With so much discussion about e-mail-design best practices revolving around technical function, it has become easy to lose sight of the creative form of an e-mail. While playing by these industry rules remains key to creating an effective e-mail, we must not forget the importance of design.
For those of us in the business of designing e-mail creative, the phrase “e-mail design best practices” has become synonymous with the idea that all e-mail should adhere to the technical limitations forced upon us by the industry. After all, one could make the argument that function should always come first in a medium that needs to make things easy for the user to understand.
Where the designer has, in the past, taken time to select the appropriate fonts along with a complementary color palette and graphics, recent technological limitations now force many to consider if they should even use images at all.
After all, e-mail designers are still wary about laying HTML text over background images, displaying Flash within the e-mail, using anything other than plain-vanilla HTML font formatting and including any code that will render improperly in Lotus Notes.
Does this doom e-mail designers to a futile life of discovering new ways to use background colors and font attributes to achieve some kind of visual interest while guaranteeing universal inbox acceptance?
Many of the creative directors and brand experts I’ve worked with over the past year suggest otherwise.
Despite these technological concerns, today’s e-mail designs are exhibiting higher levels of custom-creative work than ever before. Rather than relying on a heavily templated approach, which can lead to design fatigue after a couple of mailings, more creative resources are being called on to keep the creative fresh and highly usable.

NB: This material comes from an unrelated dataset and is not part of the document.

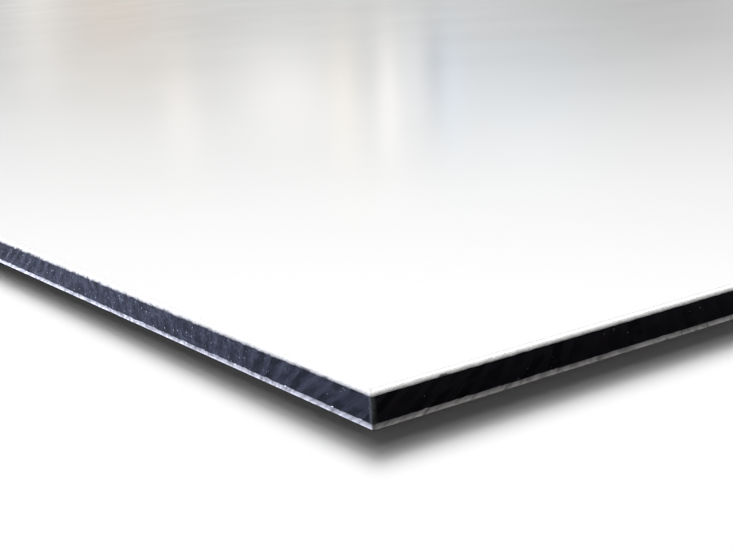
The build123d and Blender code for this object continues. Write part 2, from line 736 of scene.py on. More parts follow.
class CrumbTree(GeometryTree):
    """Crumbs of saw dust that cling to a sawn edge."""

    def __init__(self) -> None:
        """Builds the whole tree, which starts from the mesh that the crumbs cling to."""
        super().__init__("saw_crumbs")
        density, flattest, smallest, largest = self.ask("Density", "Face Tilt", "Smallest", "Largest")
        half_length, half_width = self.ask("Half Length", "Half Width")
        seed, = self.ask("Seed", kind="Int")
        finish, = self.ask("Finish", kind="Material")

        _, _, tilt = self.split(self.vector("ABSOLUTE", self.result("GeometryNodeInputNormal")))
        upright = self.math("LESS_THAN", tilt, flattest)
        position = self.result("GeometryNodeInputPosition")
        patches = self.ramp(self.noise(position, scale=160.0), 0.42, 0.68)
        scatter = self.result(
            "GeometryNodeDistributePointsOnFaces",
            {"Mesh": self.entry.outputs["Geometry"], "Selection": upright,
             "Density": self.times(density, patches), "Seed": seed},
            distribute_method="RANDOM",
        )
        crumb = self.result("GeometryNodeMeshIcoSphere", {"Radius": 1.0, "Subdivisions": 1})
        size = self.result(
            "FunctionNodeRandomValue",
            {0: self.combine(smallest, smallest, smallest), 1: self.combine(largest, largest, largest),
             "Seed": seed},
            data_type="FLOAT_VECTOR",
        )
        turn = self.result(
            "FunctionNodeRandomValue", {0: (0.0,) * 3, 1: (math.tau,) * 3}, data_type="FLOAT_VECTOR"
        )
        placed = self.result(
            "GeometryNodeInstanceOnPoints",
            {"Points": scatter, "Instance": crumb, "Rotation": turn, "Scale": size},
        )
        real = self.result("GeometryNodeRealizeInstances", {"Geometry": placed})
        limit = self.combine(half_length, half_width, 1.0)
        held = self.vector("MAXIMUM", self.vector("MINIMUM", position, limit), self.scale(limit, -1.0))
        self.close(self.dress(self.move(real, Position=held), finish))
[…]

What’s more, e-mail designers are taking better advantage of data that not only makes their creative more relevant to each user but also tells them if their designs are indeed working at an optimal level.
In an industry that continually develops fun ways to tie the creative hands of the designers within it, the amount of creative needed to support campaigns is on an upward trend.

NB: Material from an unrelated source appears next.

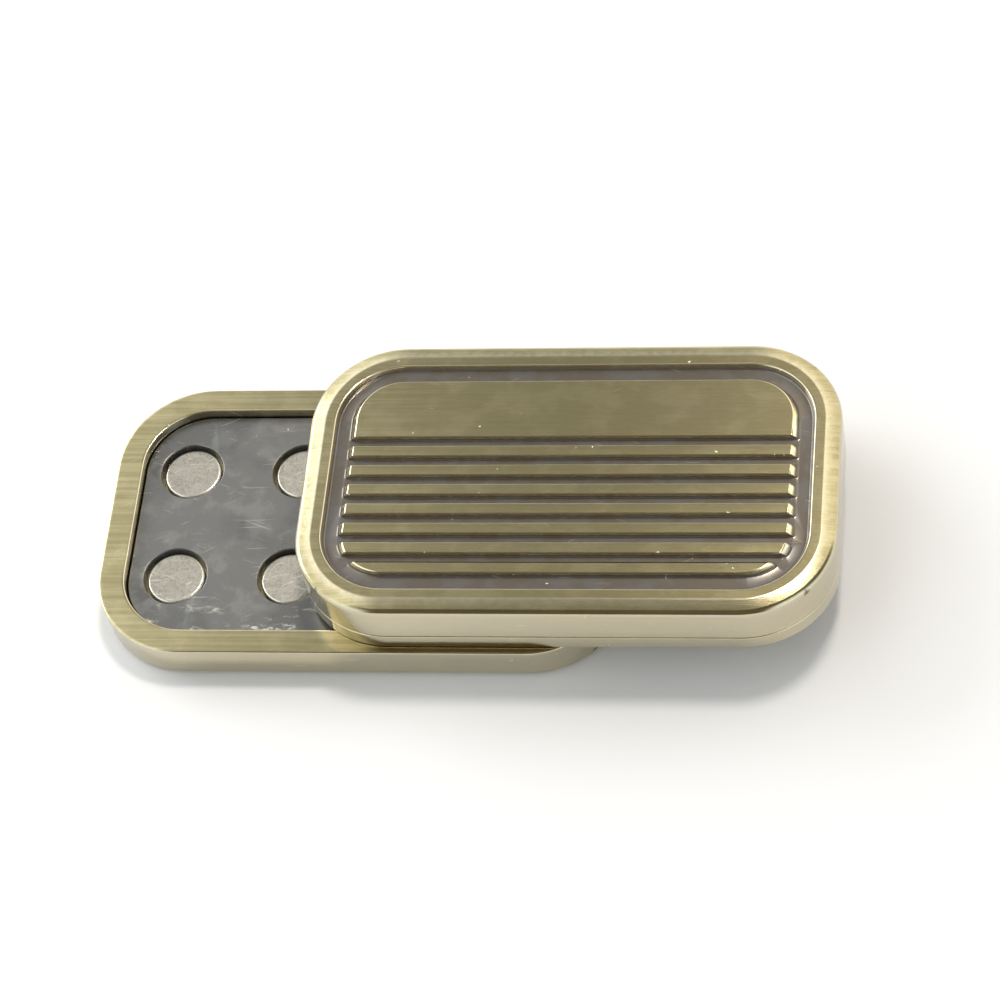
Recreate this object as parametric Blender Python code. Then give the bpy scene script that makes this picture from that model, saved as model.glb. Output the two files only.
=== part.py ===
"""A magnetic push slider: two ribbed metal halves that hold together by disc magnets and slide on each other."""

import math

import bmesh
import bpy

MM = 0.001

# Driving sizes, in millimetres. Each half is drawn in its own frame: the plane it slides on is z = 0,
# +z points out to its ribbed face, +x runs along it and +y goes towards its wide pad.

# Outline shared by both halves
BODY_LENGTH = 54.0
BODY_WIDTH = 32.0
CORNER_RADIUS = 9.4
EDGE_BREAK = 0.15

# Heights
LOWER_HEIGHT = 4.4
UPPER_HEIGHT = 6.7
FRAME_HEIGHT = 1.9
SEAM_GAP = 0.05
SEAM_BREAK = 0.1
SLIDE_GAP = 0.1
OPEN_OFFSET = 21.6
SIDE_OFFSET = 0.7

# Raised rim round the ribbed face
RIM_FLAT = 1.1
RIM_BEVEL = 0.95
RIM_BEVEL_DROP = 0.2
RIM_FILLET = 0.6
RIM_DRAFT = 0.25

# Raised pad and bars inside the rim
GROOVE_DEPTH = 0.7
SIDE_GROOVE = 2.2
END_GROOVE = 1.9
BAR_COUNT = 7
BAR_WIDTH = 1.2
BAR_GAP = 1.1
END_SLOPE = 0.6

# Recess in the sliding face, with the plate and the magnets that lie in it
RECESS_RIM = 2.65
RECESS_DEPTH = 1.05
PLATE_THICKNESS = 1.9
PLATE_CLEARANCE = 0.15
SEAT_CLEARANCE = 0.05
MAGNET_DIAMETER = 6.0
MAGNET_THICKNESS = 1.5
MAGNET_EDGE = 0.2
MAGNET_CLEARANCE = 0.3
INNER_COLUMN = 7.4
OUTER_COLUMN = 19.3
MAGNET_ROW = 6.4

# Facets
CORNER_STEPS = 10
FILLET_STEPS = 4
MAGNET_SIDES = 28

# Worked out from the driving sizes
RIM_WIDTH = RIM_FLAT + RIM_BEVEL + RIM_FILLET
FACE_LENGTH = BODY_LENGTH - 2 * RIM_WIDTH
FACE_WIDTH = BODY_WIDTH - 2 * RIM_WIDTH
FACE_RADIUS = CORNER_RADIUS - RIM_WIDTH
ISLAND_LENGTH = FACE_LENGTH - 2 * SIDE_GROOVE
ISLAND_WIDTH = FACE_WIDTH - 2 * END_GROOVE
ISLAND_RADIUS = FACE_RADIUS - SIDE_GROOVE
RECESS_LENGTH = BODY_LENGTH - 2 * RECESS_RIM
RECESS_WIDTH = BODY_WIDTH - 2 * RECESS_RIM
RECESS_RADIUS = CORNER_RADIUS - RECESS_RIM
CAVITY_DEPTH = RECESS_DEPTH + PLATE_THICKNESS + SEAT_CLEARANCE
OVERSHOOT = 1.0

BRASS = ("antique_brass", (0.36, 0.30, 0.16), 0.38, 1.0)
PATINA = ("dark_plate", (0.10, 0.10, 0.09), 0.45, 0.8)
NICKEL = ("magnet_nickel", (0.52, 0.50, 0.46), 0.35, 1.0)


def clear_scene():
    for obj in list(bpy.data.objects):
        bpy.data.objects.remove(obj, do_unlink=True)


def material(name, color, roughness, metallic):
    """The Principled material of this name, made the first time it is asked for."""
    found = bpy.data.materials.get(name)
    if found:
        return found
    made = bpy.data.materials.new(name)
    made.use_nodes = True
    shader = made.node_tree.nodes["Principled BSDF"]
    shader.inputs["Base Color"].default_value = (*color, 1.0)
    shader.inputs["Roughness"].default_value = roughness
    shader.inputs["Metallic"].default_value = metallic
    return made


def rounded_outline(length, width, radius):
    """Corner arcs of a rounded rectangle, anticlockwise, joined by its straight sides."""
    points = []
    for quarter in range(4):
        side_x = 1 if quarter in (0, 3) else -1
        side_y = 1 if quarter in (0, 1) else -1
        for step in range(CORNER_STEPS + 1):
            angle = (quarter + step / CORNER_STEPS) * math.pi / 2
            x = side_x * (length / 2 - radius) + radius * math.cos(angle)
            y = side_y * (width / 2 - radius) + radius * math.sin(angle)
            points.append((x, y))
    return points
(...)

Furthermore, the interactive industry as a whole is starting to recognize that e-mail design is an entirely different animal from both a visual and technical level and should be treated accordingly.
For instance, Wachovia’s online marketing department has grown its e-mail marketing staff to keep up with the resource requirements of its ongoing campaigns.
From creating the company’s general newsletters, to sending curriculum-style campaigns that educate consumers and support mini-sites and sending direct marketing e-mails that promote products and services, Wachovia’s e-mail campaigns are becoming more complex and demanding on its creative and operational resources.
Against the odds, the inbox might yet become a prettier place. Here are some practical steps to ensure your campaigns are up to the challenge:
? Design specifically for the area of the e-mail that appears above-the-fold or above the point where the user has to scroll to uncover more content.
? Organize e-mail content into a visual hierarchy where graphic-design techniques highlight different areas of content more than others. This will allow the user to quickly understand the e-mail’s information and enable us marketers to draw their attention to certain areas.
? Make the overall e-mail design very graphical and visually engaging.
Design using imagery that will draw the users’ attention and support the main communication objective of the e-mail.
Since users are conditioned to manually “load images” within their e-mail clients, the creative should present graphical calls to action and linkable product images to entice users to interact with the e-mail message.
? Provide a visual flow to the e-mail where each content section is visually linked to another. For instance, use imagery that breaks the borders of the content sections so they overlap.
This will let the user know that more content lies below the fold and all they have to do is scroll down to uncover it. In the past, e-mails that had a rigid, grid-like structure where the content sections were stacked on top of each other misled the user to believe the bottom of the first content sections was the end of the e-mail.